Full Dark, No Stars

Image of Full Dark, No Stars
Author(s): 
Release Date: 
November 8, 2010
Publisher/Imprint: 
Scribner
Pages: 
368
Reviewed by: 

Literary fiction concerns itself with extraordinary people in ordinary situations, says Stephen King in the Afterword of his new book. “I’m much more interested by ordinary people in extraordinary situations,” he adds about his own writing, which he calls “story-fiction.”

Full Dark, No Stars hearkens back to King’s short fiction collections such as Different Seasons, which resulted in minor literary gems and major motion pictures such as Stand by Me, Apt Pupil, and The Shawshank Redemption. There is only one semi-precious stone, however, in this desk drawer assortment of three short novellas and one lengthy short story.

Each of the four stories in the 384-page book revolves around the lives of a person who, as in King’s mandate, finds themselves in extraordinary situations. There’s murder and there’s revenge, but all of the stories except one have very little to do with anything paranormal and are more about the psychology of desperation.

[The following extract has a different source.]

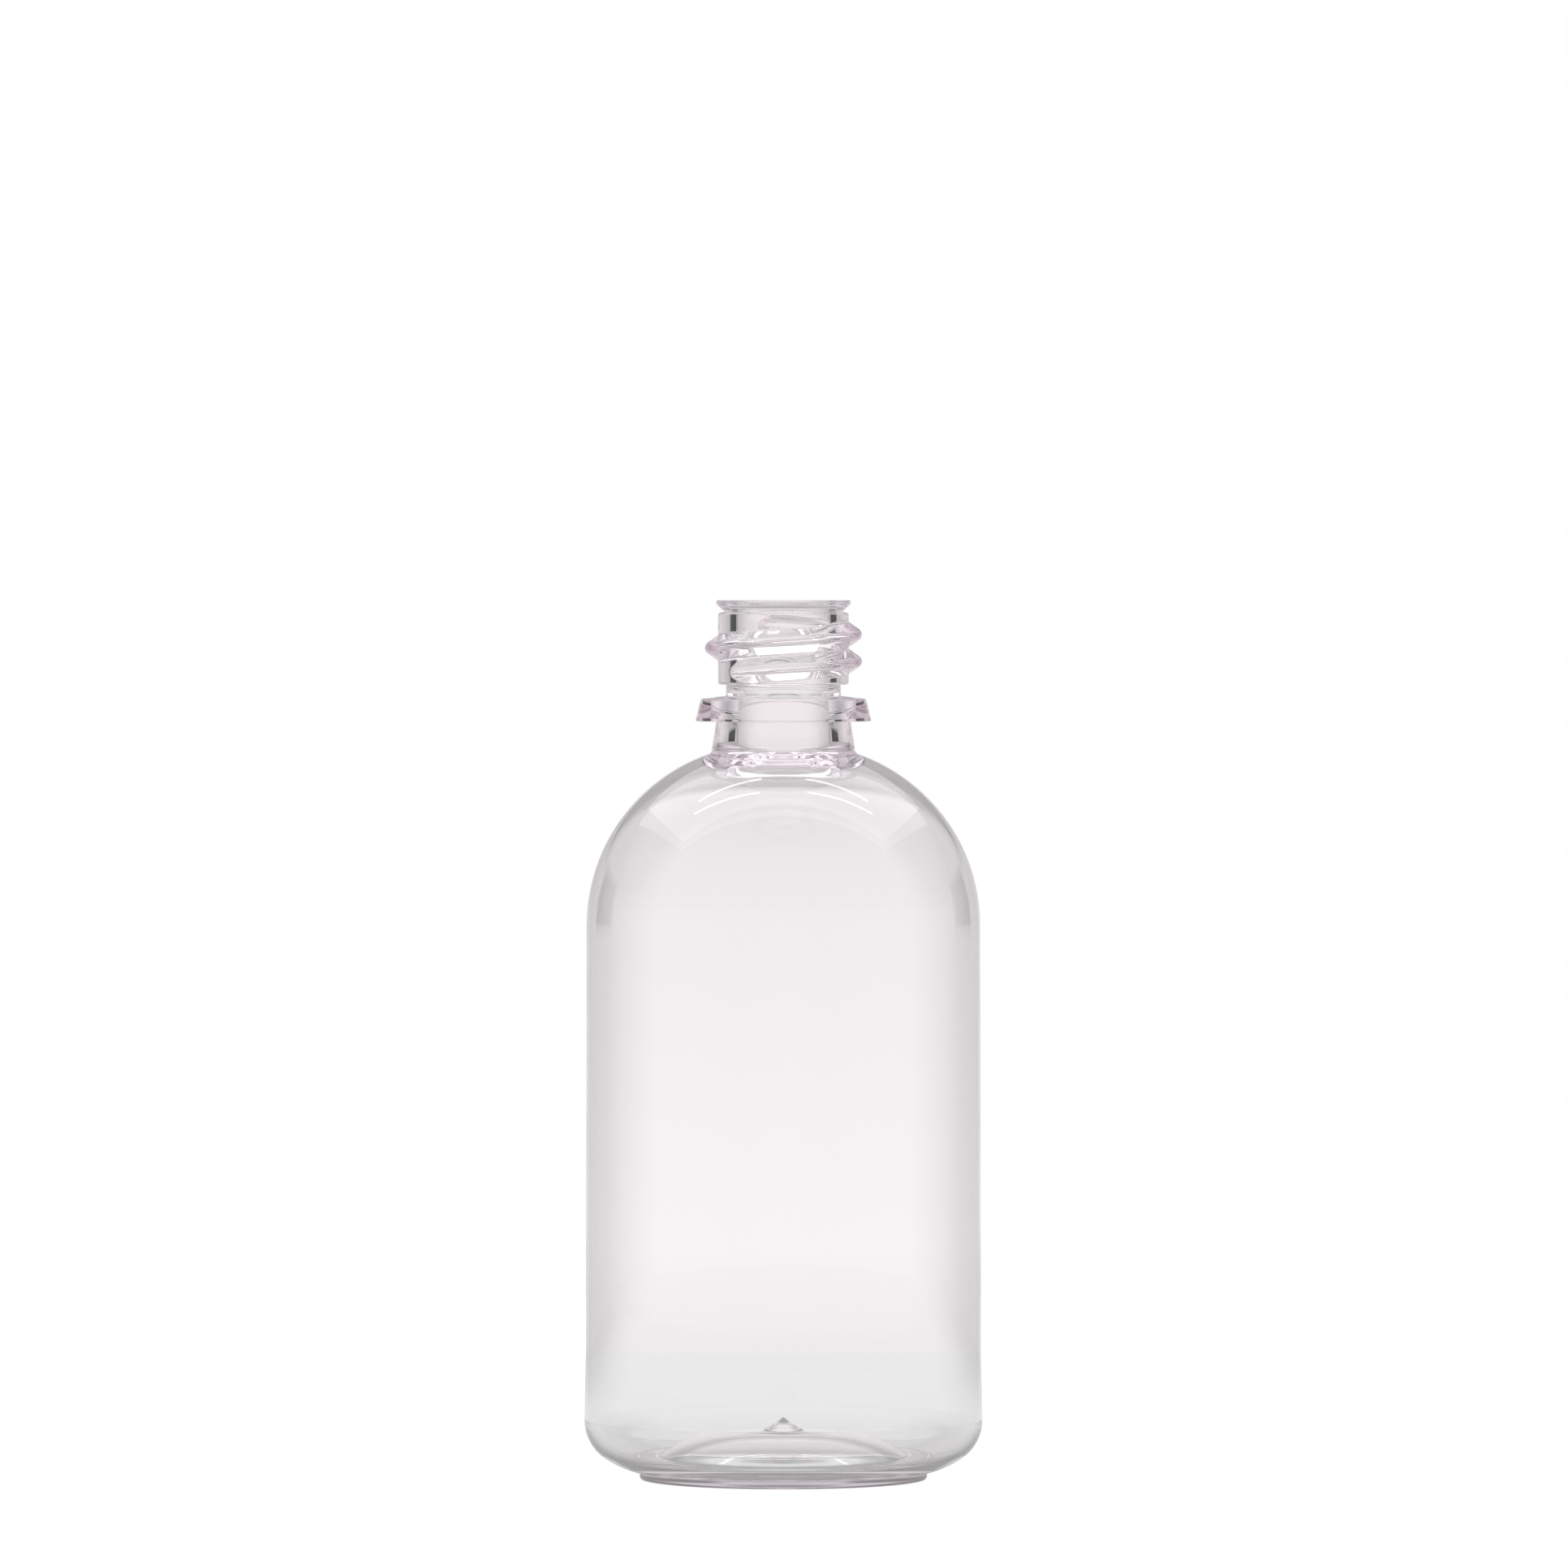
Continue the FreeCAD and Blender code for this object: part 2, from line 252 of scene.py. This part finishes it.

In the gory, first novella, “1922,” farmer Wilfred James concocts a terrible scheme when his wife decides she wants to sell off a large amount of acreage that is in her name. In “Big Driver,” the second novella, an author has a frightening encounter on a deserted road. “A Good Marriage,” arguably the best story of the quartet, is about a middle-aged woman with unremarkable marriage who stumbles on her husband’s darkest secrets. Only in “Fair Extension,” a 33-page fable, is there a supernatural presence that drives the plot.

King has assembled these four character studies for his readers, and the stories all have endings that are more like literary fiction because of their ambiguity. Without giving anything away, suffice it to say that the characters don’t necessarily make morally right decisions but their moral relativism usually works out just fine, thank you.

The author seems to be at play in “Full Dark,” setting up the scenarios and then watching his characters follow them through to their not-so-predictable conclusions. Along the way there are the usual King idiosyncrasies that can either charm or annoy readers. For example, the farmer in “1922” spouts sayings from Greek mythology, which seems to make sense when the whole story plays out like a Greek tragedy, but instead it just seems like the author is talking out loud behind the literary curtain and interrupting the show.

Or in “Big Driver,” we hear the thoughts of Tess the author, who like so many other King heroines has whimsical thought bubbles—italicized asides such as “Have some irony, it’s good for your blood.” King’s dialogue, not his strongest suit, often features this kind of nervous, dark humor, but in stories like this it jars against the overall tone. At the end of Big Driver, King even inserts a couple of paragraphs that sound like a tinny public service announcement from a women’s crisis center.

Only in “A Good Marriage” do we find a gripping tale that spans decades of a married life, making us believe that even the most ordinary people can harbor the most monstrous secrets. We are introduced to Darcy in the 1980s as a young secretary who is “plain, but with the help of two marginally more sophisticated girlfriends, learned enough makeup skills to make herself pretty on workdays.

She marries Bob Anderson, an accountant as plain as his name whose sole purpose in life as a coin collector is to find a rare, 1955 penny. He is “as plain as she was, just another guy you’d pass on the street without noticing.” Darcy and Bob get married, Bob gets promoted, they have children, and soon they are creeping into the even duller but contented years of middle age.

In their 25th year of marriage, Bob is away on business and Darcy is looking in the garage for some batteries when she finds a stash of hard-core porn and some other, more disturbing keepsakes that Bob has squirreled away. What will she do with this new knowledge about her husband? What can she do? And will he know that she knows? The cat and mouse game doesn’t last for long.

“A Good Marriage” is one of those aforementioned King stories that could very well be adapted into a great film, but the nuances of character and the sympathetic qualities of both Darcy and Bob make it a great read as well.